There's no doubting the wisdom of Beethoven's revisions to his only opera, a work that we know in its final incarnation as Fidelio.
The original version (which now goes under the composer's preferred title, Leonore, to distinguish it from Fidelio, is not as dramatically tight, and it rather labours its message in places where Fidelio is altogether more focused and to the point.
There's no doubting, either, the fact that Leonore will always retain a special fascination. The insight into Beethoven's process of revision and rejection that comes from comparing the two versions is highly interesting in itself. And, on top of that, the earlier version includes music that it would be a shame to lose entirely.
Welsh National Opera's production of Leonore, sung in very variable German and seen for just a single night at the Grand Opera House in Belfast last Friday, has a stark and simple set by Christian Fenouillat (essentially no more than three angled flats with which Christophe Forey's lighting works minor miracles), period costumes by Agostino Cavalca, and a directing style by Patrice Caurier and Moshe Leiser that veers between naturalism and grand guignol.
Franzita Whelan's Leonore conveys a palpable and credible apprehension. She is, after all, a woman disguised as a man, working in a prison in the hope of rescuing her incarcerated husband. Vocally she is edgy and pressured, her heavy vibrato smoothing out, laser-like when Beethoven drives her to the top of her range. Donald McIntyre is a humane Rocco, a jailer worn by intimidation who yet retains his sense of values. Robert Hayward's evil Don Pizarro is all pent-up anger, and makes a stronger vocal impression in this production than the forces of good represented by the liberating intervention of Timothy Mirfin's Don Fernando, or the shackled Florestan of Brendan McBride.

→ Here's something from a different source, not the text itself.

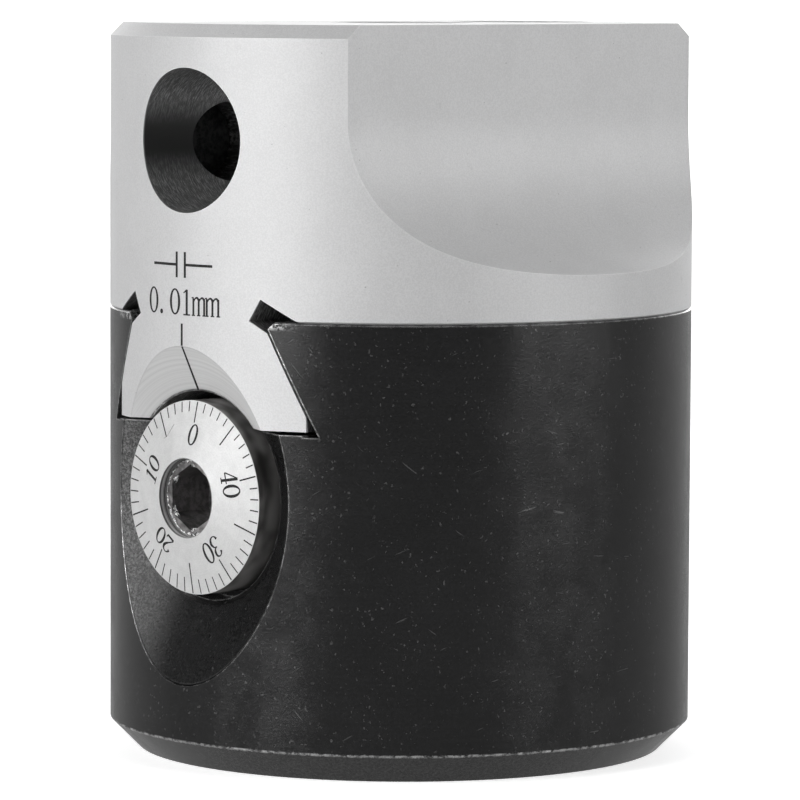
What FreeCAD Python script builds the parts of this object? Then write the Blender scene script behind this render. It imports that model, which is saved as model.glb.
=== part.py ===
"""Adjustable boring head, 50 mm, in millimetres: a FreeCAD 1.1 macro.

The head stands on its shank face, tool end up. The origin is the centre of that face, +Z points from the shank to
the tool end, and the slide travels along Y, with the dial at the -Y end. The clamp, lock and gib screws come in
from -X. Every sub-part is an object of one document, and its sizes are bound to the spreadsheet "Sizes".
"""
import FreeCAD, Part
import os
import re

import Sketcher

# Driving sizes: alias, value, what it is.
DRIVING = [
    # the two halves
    ("head_diameter", 50, "outside diameter of body and slide"),
    ("body_height", 37.85, "shank face to sliding face"),
    ("slide_height", 24.25, "sliding face to tool end"),
    ("seam_gap", 0.03, "running clearance between the sliding faces"),
    ("seam_edge", 0.12, "edge break on both sides of the seam"),
    ("shank_face_chamfer", 2.4, "chamfer round the shank face"),
    ("tool_end_chamfer", 1.1, "chamfer round the tool end"),
    # dovetail
    ("tongue_depth", 8.9, "how far the tongue reaches below the sliding face"),
    ("tongue_root_half", 7.8, "half width of the tongue where its flanks meet the sliding face"),
    ("tongue_shift", 0.5, "how far the tongue's middle stands off the screw's axis"),
    ("dovetail_angle", 65, "angle between flank and sliding face, degrees"),
    ("fixed_tip_half", 11.4, "half width of the tongue at its fixed tip"),
    ("pad_tip_half", 10.7, "half width of the tongue at the face that the pads press on"),
    ("relief_inner", 6.6, "half distance between the inner corners of the relief slots"),
    ("relief_width", 2.1, "width of the relief slots at the tongue's roots"),
    ("relief_slope", 30, "slope of the relief slots, degrees"),
    ("flank_gap", 0.22, "sideways clearance between tongue and groove flanks"),
    ("floor_gap", 0.3, "clearance under the tongue"),
    ("corner_relief", 0.15, "depth of the reliefs in the groove's bottom corners"),
    ("corner_relief_width", 1.2, "width of those reliefs on the floor"),
    ("groove_edge_width", 0.8, "how far the groove's top edges are cut back on the sliding face"),
    ("groove_edge_depth", 0.6, "how far they are cut back on the flank"),
    # shank thread, 7/8 inch, 20 threads per inch, drawn at its root in the body
    ("shank_thread_radius", 10.43, "minor radius of the shank thread"),
    ("shank_web", 3.25, "metal between the shank bore and the nut's slot"),
    ("register_radius", 11.3, "radius of the register at the mouth of the shank bore"),
    ("register_depth", 2, "depth of the register"),
    # slide travel and lead screw
    ("travel", 6.5, "slide travel each way from the middle"),
    ("screw_drop", 15.05, "lead screw's axis below the sliding face"),
    ("screw_thread_radius", 3, "outside radius of the lead screw's thread"),
    ("screw_tail_radius", 2, "radius of the tail journal"),
    ("screw_tail_length", 4, "length of the tail journal"),
    ("journal_radius", 3.3, "radius of the journal that carries the dial"),
    ("collar_radius", 4.6, "radius of the thrust collar"),
    ("collar_length", 2, "length of the thrust collar"),
    ("screw_hex", 5, "width across flats of the screw's socket"),
    ("screw_hex_depth", 4, "depth of that socket"),
    ("running_gap", 0.04, "radial clearance of journals in their rings and bush"),
    ("thread_gap", 0.05, "radial clearance where two threads are drawn as cylinders"),
    ("end_gap", 0.03, "end clearance of the thrust collar and washers"),
    # dial and its recess
    ("dial_radius", 8.1, "outside radius of the dial"),
    ("dial_rim_width", 4, "width of the dial's rim"),
    ("dial_rim_depth", 1.32, "front edge of the dial's rim below the head's outside"),
    ("dial_rise", 0.94, "how far the dial's shallow cone rises from rim to bore"),
    ("dial_edge", 0.2, "edge break of the dial's back"),
    ("dial_gap", 0.3, "clearance behind the dial"),
    ("dial_side_gap", 0.6, "clearance round the dial in its recess"),
    ("screw_end_sink", 0.75, "how far the screw's end lies inside the dial's bore"),
    ("recess_mouth_radius", 15.7, "radius of the recess cone on the head's outside"),
    ("recess_cone_angle", 65.5, "half angle of the recess cone, degrees"),
    ("tongue_bevel_radius", 12.7, "radius of the tongue's bevel on the head's outside"),
    ("tongue_bevel_angle", 60.4, "half angle of the tongue's bevel cone, degrees"),
    ("tongue_dial_gap", 0.75, "clearance between dial and the tongue's arched groove"),
    ("dial_screw_radius", 1.25, "radius of the dial's set screw at its thread root"),
    ("dial_screw_length", 3.5, "length of the dial's set screw"),
    ("dial_screw_hex", 1.3, "width across flats of that screw's socket"),
    # thrust ring, washers, bush
    ("ring_radius", 5, "radius of the thrust ring at its thread root"),
    ("ring_length", 2.6, "length of the thrust ring"),
    ("ring_sink", 0.3, "thrust ring below the dial recess floor"),
    ("ring_hole_radius", 0.5, "pin-wrench holes in the thrust ring"),
    ("washer_thickness", 0.5, "thickness of a thrust washer"),
    ("bush_length", 4, "length of the tail bush"),
    ("bush_seat_gap", 0.01, "clearance that stands for the bush's press fit"),
    # lead nut
    ("nut_half_width", 5, "half width of the nut block"),
    ("nut_length", 9, "length of the nut block along the travel"),
    ("nut_below_axis", 4.8, "nut block below the screw's axis"),
    ("nut_side_gap", 0.25, "clearance of the nut in its slot"),
    ("post_radius", 3.4, "radius of the nut's post"),
    ("post_height", 6, "height of the nut's post inside the tongue"),
    ("seat_gap", 0.01, "clearance that stands for a press fit of post and pin"),
    ("pin_radius", 1.25, "radius of the nut's dowel"),
    ("pin_half_length", 7.5, "half length of that dowel"),
    # bar bores and clamp screws
    ("bar_radius", 6, "radius of the bar bores"),
    ("centre_bore_depth", 21.5, "full depth of the centre bar bore"),
    ("offset_bore_depth", 21.5, "full depth of the offset bar bore"),
    ("offset_bore_place", 14.5, "offset bar bore from the middle of the slide"),
    ("cross_bore_rise", 14.65, "height of the cross bar bore above the sliding face"),
    ("cross_bore_shift", 0.3, "cross bar bore's axis from the middle plane of the head"),
    ("cross_bore_end", 7.5, "cross bar bore's bottom from the middle of the slide"),
    ("drill_point", 31, "slope of a drilled bore's bottom, degrees"),
    ("mouth_chamfer", 0.4, "chamfer at the mouths of the bar bores"),
    ("cross_screw_place", 15.5, "cross clamp screw from the middle of the slide"),
    ("clamp_screw_rise", 14.25, "height of the clamp screws above the sliding face"),
    ("clamp_screw_radius", 3.3, "radius of a clamp screw at its thread root"),
    ("clamp_screw_length", 6, "length of a clamp screw"),
    ("clamp_screw_hex", 4, "width across flats of its socket"),
    ("clamp_retract", 2.2, "clamp screw's tip behind the wall of its bore"),
    # flats for the clamp screws
    ("flat_depth", 10.2, "depth of the flats below the head's outside"),
    ("flat_cutter_radius", 13, "radius of the cutter that mills them"),
    ("flat_end_rise", 16.5, "height above the sliding face where the flats run out into the cutter's arc"),
    # lock and gib screws
    ("pad_screw_drop", 6.95, "lock and gib screws below the sliding face"),
    ("gib_screw_place", 12, "gib screws from the middle of the body"),
    ("pad_screw_radius", 2.1, "radius of lock and gib screws at their thread root"),
    ("pad_screw_hex", 2.5, "width across flats of their sockets"),
    ("gib_screw_length", 5.5, "length of a gib screw"),
    ("lock_screw_length", 8, "length of the lock screw"),
    ("pad_length", 3, "length of a pad's body"),
    ("pad_nose_radius", 1.4, "radius of a pad's nose"),
    ("pad_nose_length", 1.2, "length of a pad's nose"),
    ("pad_gap", 0.03, "clearance between pad and tongue when unlocked"),
    ("edge_break", 0.3, "edge break of the small turned pieces"),
    ("overrun", 2, "how far cutting outlines run out of the metal"),
]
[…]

The Marzelline of Natalie Christie (a singer who, like Whelan, featured as a prizewinner in the 1997 Veronica Dunne Singing Competition) is the one presence who seems entirely apt, the vocally sweet innocent who has the misfortune to fall for the disguised Leonore.
Anthony Negus conducts with Beethovenian thrust, and the WNO chorus, as soldiers dispersing on Don Pizarros orders, provide the evening's single most arresting visual.